The School Committee in May voted to close Marks Meadow at the end of the 2009-10 school year to save money and then redistrict in a way that there would be an equal number of children receiving free or reduced lunches at the three remaining schools. Currently Crocker Farm has the largest number of students receiving free and reduced lunches.

But parents have organized the march to protest redistricting and the closing of Marks Meadow School, stating in an e-mail to the community that the committee’s decision “does not reflect the needs of our children nor their communities. We believe their plan will be harmful and divisive to the multicultural fabric of our town.

“We believe this plan will create animosity between those that struggle economically and those of a more privileged community. We don’t feel it is fair to bus children to new schools within the Amherst school system just because they qualify for free or reduced lunch. Furthermore, we are not convinced that moving our children to new schools will improve the quality of their education. We feel that forced busing of low-income, multicultural-multilingual children is offensive,” the e-mail states.

But on her School Committee blog, member Catherine A Sanderson refuted the charges. Under any redistricting plan, she wrote, “the majority of kids on free or reduced lunch will, in fact, attend the exact same school they attend right now, as will the majority of kids not on free or reduced lunch.”

Parents protesting the redistricting don’t believe “dispersing children who qualify for free or reduced lunch or are multicultural or multilingual into more affluent schools will improve test schools or their abilities to learn.”

But Sanderson, also a psychology professor at Amherst College, stated that a “body of well-established research indicates that low-income children who attend schools in which more then 40 percent of the children are on free/reduced lunch do not perform as well as those who attend schools with a smaller proportion of students on free/reduced lunch.”

School Committee Chairman Andrew M. Churchill said the committee “can’t afford not to close Marks Meadow.”

“We’ve been thinking about the inequities for a number of years,” he said. “It’s not like we’re a big city (traveling) huge distances.” Some students might be bused four or five miles, he said.

The committee needs to make a decision now because the budget needs to be done for January this year. The administration needs to have the districts set up to seek request for proposals from a transportation company.

The protest is slated for 4 p.m. today with the School Committee meeting slated for 7 p.m. at the Amherst Regional High School.

3 comments:

Anonymous said...

Anonymous said...
CS- in response to your response to MB's suggestions on map # 4- is violating a "tenant" of the map really as bad as discriminating against renters? Dividing both the apt. area and amherst woods is not the same as dividing a street- both are large neighborhoods. Months ago when the first couple of maps were floated, a large number of amherst woods dwellers said that they would be happy to move to crocker farm for the good of the town.

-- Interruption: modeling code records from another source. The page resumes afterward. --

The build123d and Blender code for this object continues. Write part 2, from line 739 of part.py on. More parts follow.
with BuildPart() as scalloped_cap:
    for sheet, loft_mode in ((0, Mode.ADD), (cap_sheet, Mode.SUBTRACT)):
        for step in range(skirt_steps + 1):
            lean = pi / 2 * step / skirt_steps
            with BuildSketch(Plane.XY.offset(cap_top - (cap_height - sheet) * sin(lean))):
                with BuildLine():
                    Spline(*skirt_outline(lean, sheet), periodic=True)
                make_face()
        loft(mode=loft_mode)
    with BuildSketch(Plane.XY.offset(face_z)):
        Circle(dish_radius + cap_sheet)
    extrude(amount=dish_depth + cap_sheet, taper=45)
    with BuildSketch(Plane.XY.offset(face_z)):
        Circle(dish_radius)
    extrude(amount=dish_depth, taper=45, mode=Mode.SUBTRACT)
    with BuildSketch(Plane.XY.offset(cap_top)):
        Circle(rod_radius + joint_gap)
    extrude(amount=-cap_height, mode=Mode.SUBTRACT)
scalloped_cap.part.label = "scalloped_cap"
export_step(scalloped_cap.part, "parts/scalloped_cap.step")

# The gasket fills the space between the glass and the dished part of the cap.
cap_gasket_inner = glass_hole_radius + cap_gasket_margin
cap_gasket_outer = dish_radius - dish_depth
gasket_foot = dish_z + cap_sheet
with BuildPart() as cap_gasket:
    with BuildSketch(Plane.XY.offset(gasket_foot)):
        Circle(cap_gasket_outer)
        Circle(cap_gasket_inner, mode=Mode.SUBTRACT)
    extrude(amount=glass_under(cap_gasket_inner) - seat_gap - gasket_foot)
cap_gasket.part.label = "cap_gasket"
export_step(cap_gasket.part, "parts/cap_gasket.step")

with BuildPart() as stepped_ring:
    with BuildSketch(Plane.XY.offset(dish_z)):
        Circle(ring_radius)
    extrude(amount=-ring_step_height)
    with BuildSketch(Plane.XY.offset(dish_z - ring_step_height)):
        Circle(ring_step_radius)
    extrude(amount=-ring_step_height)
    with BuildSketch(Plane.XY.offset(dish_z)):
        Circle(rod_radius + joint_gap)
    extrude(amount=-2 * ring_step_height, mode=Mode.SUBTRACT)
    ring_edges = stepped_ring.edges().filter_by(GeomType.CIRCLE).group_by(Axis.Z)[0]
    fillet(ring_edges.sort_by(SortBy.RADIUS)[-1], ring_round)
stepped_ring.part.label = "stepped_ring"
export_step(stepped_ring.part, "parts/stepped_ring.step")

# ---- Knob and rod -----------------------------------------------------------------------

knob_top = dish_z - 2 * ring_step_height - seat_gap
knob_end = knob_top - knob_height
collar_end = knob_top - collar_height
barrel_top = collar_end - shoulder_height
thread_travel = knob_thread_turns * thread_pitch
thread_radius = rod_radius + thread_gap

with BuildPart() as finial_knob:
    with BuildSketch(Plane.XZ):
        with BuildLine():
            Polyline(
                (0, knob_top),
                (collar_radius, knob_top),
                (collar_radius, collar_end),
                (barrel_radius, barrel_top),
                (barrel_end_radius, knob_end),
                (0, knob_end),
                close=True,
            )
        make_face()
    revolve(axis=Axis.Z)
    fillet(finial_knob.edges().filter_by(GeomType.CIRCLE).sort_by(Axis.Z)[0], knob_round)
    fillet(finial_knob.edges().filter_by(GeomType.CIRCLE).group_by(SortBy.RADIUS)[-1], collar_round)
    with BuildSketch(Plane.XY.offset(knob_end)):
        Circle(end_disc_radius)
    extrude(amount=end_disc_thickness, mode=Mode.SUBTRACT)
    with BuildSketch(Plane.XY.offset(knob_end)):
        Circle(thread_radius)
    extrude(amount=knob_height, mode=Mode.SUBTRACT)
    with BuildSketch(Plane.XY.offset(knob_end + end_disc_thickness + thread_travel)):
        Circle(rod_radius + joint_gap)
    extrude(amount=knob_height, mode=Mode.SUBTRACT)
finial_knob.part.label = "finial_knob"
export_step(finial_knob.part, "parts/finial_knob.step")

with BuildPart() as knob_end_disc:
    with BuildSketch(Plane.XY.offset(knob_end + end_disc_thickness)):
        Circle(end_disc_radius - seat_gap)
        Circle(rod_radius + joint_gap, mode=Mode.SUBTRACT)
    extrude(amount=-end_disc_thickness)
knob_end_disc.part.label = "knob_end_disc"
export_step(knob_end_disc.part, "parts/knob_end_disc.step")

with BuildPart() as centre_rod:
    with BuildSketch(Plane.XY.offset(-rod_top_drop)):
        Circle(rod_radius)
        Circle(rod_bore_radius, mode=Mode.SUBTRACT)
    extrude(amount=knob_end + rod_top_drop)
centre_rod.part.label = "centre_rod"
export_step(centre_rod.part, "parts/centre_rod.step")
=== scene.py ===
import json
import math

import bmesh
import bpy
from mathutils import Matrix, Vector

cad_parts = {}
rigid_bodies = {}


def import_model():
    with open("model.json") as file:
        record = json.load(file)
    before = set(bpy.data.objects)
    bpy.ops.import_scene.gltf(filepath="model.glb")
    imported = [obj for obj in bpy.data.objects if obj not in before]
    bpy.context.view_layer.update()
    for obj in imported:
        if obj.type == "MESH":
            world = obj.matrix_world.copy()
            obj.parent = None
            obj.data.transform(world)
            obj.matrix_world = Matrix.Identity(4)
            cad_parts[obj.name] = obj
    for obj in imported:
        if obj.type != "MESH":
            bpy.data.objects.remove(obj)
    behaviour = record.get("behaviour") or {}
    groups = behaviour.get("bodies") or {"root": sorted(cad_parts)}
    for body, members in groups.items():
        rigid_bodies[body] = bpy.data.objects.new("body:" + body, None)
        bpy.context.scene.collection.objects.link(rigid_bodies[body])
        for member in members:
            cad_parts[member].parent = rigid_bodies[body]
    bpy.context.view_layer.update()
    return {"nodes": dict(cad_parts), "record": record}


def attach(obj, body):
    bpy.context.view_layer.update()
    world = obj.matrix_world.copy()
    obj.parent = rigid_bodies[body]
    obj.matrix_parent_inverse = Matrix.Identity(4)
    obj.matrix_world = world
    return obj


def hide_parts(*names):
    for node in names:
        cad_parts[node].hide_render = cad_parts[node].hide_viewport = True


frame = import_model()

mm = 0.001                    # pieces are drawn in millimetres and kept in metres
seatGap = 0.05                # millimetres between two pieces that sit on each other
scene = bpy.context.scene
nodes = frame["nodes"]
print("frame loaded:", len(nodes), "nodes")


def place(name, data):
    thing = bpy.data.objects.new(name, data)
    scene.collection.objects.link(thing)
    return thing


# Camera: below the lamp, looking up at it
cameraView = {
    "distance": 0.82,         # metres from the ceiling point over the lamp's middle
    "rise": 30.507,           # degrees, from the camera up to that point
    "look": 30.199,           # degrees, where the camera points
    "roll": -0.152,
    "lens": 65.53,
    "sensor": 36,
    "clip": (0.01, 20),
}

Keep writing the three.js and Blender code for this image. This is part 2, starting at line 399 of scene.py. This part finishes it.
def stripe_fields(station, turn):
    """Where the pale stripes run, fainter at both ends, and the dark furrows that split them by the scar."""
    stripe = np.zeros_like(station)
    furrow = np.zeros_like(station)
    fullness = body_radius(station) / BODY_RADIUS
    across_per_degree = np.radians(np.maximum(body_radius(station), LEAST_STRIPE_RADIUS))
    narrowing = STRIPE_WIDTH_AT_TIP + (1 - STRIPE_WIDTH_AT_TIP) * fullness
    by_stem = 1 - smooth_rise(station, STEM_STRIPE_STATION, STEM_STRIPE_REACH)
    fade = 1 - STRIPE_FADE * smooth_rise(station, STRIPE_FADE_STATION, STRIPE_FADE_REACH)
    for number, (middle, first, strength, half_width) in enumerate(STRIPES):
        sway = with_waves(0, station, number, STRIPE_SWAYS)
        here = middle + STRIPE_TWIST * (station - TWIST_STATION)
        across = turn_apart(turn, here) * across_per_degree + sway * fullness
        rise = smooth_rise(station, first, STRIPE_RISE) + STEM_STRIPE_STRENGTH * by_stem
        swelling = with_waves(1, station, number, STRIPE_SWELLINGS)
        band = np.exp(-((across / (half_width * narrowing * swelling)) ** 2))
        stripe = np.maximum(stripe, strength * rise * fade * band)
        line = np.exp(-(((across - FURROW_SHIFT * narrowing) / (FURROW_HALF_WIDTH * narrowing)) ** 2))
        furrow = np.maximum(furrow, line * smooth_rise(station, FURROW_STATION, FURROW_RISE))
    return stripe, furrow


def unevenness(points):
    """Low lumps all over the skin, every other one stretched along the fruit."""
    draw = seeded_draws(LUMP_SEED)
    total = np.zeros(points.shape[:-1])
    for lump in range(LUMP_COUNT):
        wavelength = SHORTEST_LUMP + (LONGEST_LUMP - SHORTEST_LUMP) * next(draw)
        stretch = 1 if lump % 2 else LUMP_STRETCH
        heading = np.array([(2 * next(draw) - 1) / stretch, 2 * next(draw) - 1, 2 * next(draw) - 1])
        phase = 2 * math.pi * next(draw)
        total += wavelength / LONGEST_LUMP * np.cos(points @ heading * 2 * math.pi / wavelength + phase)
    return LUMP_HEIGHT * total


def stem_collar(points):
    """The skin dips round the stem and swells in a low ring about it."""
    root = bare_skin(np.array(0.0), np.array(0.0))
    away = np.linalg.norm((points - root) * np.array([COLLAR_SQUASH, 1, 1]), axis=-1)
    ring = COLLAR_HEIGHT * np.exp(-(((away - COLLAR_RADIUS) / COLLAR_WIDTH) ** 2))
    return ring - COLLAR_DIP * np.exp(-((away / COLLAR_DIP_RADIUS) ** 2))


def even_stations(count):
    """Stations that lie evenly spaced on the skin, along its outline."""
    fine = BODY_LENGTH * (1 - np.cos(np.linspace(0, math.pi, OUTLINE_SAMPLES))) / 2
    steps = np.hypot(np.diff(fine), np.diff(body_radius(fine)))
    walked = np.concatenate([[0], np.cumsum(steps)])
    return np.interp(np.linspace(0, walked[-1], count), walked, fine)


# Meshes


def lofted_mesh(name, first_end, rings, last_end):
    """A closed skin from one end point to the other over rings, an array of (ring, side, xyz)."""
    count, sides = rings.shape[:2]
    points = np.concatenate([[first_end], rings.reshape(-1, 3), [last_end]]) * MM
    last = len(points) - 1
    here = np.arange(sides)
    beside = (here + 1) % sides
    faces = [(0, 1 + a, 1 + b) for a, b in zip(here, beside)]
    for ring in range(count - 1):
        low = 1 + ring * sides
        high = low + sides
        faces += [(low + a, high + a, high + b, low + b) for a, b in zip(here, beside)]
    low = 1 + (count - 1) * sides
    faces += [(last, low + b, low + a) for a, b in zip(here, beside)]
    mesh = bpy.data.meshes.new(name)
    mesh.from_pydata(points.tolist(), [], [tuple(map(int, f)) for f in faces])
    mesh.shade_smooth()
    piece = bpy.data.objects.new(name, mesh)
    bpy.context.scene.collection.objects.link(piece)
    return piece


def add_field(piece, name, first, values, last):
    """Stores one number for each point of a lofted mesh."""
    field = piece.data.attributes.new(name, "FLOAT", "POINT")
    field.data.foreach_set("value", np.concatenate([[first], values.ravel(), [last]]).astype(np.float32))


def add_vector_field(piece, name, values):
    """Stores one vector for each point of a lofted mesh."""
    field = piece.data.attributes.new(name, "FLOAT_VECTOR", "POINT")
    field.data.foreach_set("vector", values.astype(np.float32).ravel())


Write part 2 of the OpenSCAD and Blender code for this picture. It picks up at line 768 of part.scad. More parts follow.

Whey do "ALL" families have to think it's the best choice for it to go forward? There is no such unanimous agreement on any other plan. Many people will be "mad" about something because it affects their kids and households. Even though some will be unhappy with end of language clustering doesn't mean it is right to discriminate against them. In fact, they will be mad about the end of clustering with every map. The right thing has to be done even if the thing that makes people the maddest can't be avoided.


(a) create inequity in the schools (e.g., a spread of 6/7/8% in terms of kids on FRL), (b) still divide the kids off of East Hadley Road into two buildings (and not allow school choice, meaning some kids change schools), (c) violate a tenant of the map which was to avoid dividing neighborhoods, (d) increase transportation time/costs (many more kids on East Hadley Road would go to FR than in the current plan which is the furthest school from their homes, plus many kids living in East Amherst/Amherst Woods would go to CF which is a longer bus ride), (e) overall requires more kids in our community to transition to new schools than in maps 5 or 6. Now, maybe those are all reasonable trade-offs in order to avoid the islands. But I ONLY want to experience all of those trade-offs (which do mean more kids/families in transition AND greater costs for transportation AND less equity between our schools) if all families really think that is the best choice ... AND I do NOT want to experience these trade-offs if many families off of East Hadley Road are just still then going to be mad that school choice is out and language/culture clustering is

Tom G said...

Some clear and convincing answers to questions raised by opponents of the plan:

“the majority of kids on free or reduced lunch will, in fact, attend the exact same school they attend right now, as will the majority of kids not on free or reduced lunch.”

So the SB has accomplished something important and done so in a way that affects a group smaller than the majority of students.

a “body of well-established research indicates that low-income children who attend schools in which more then 40 percent of the children are on free/reduced lunch do not perform as well as those who attend schools with a smaller proportion of students on free/reduced lunch.”

School Committee Chairman Andrew M. Churchill said the committee “can’t afford not to close Marks Meadow.”

Tom G said...

Anon @ 7:33 PM, thanks for arguing passionately about the choices on the table and not simply opposing redistricting altogether.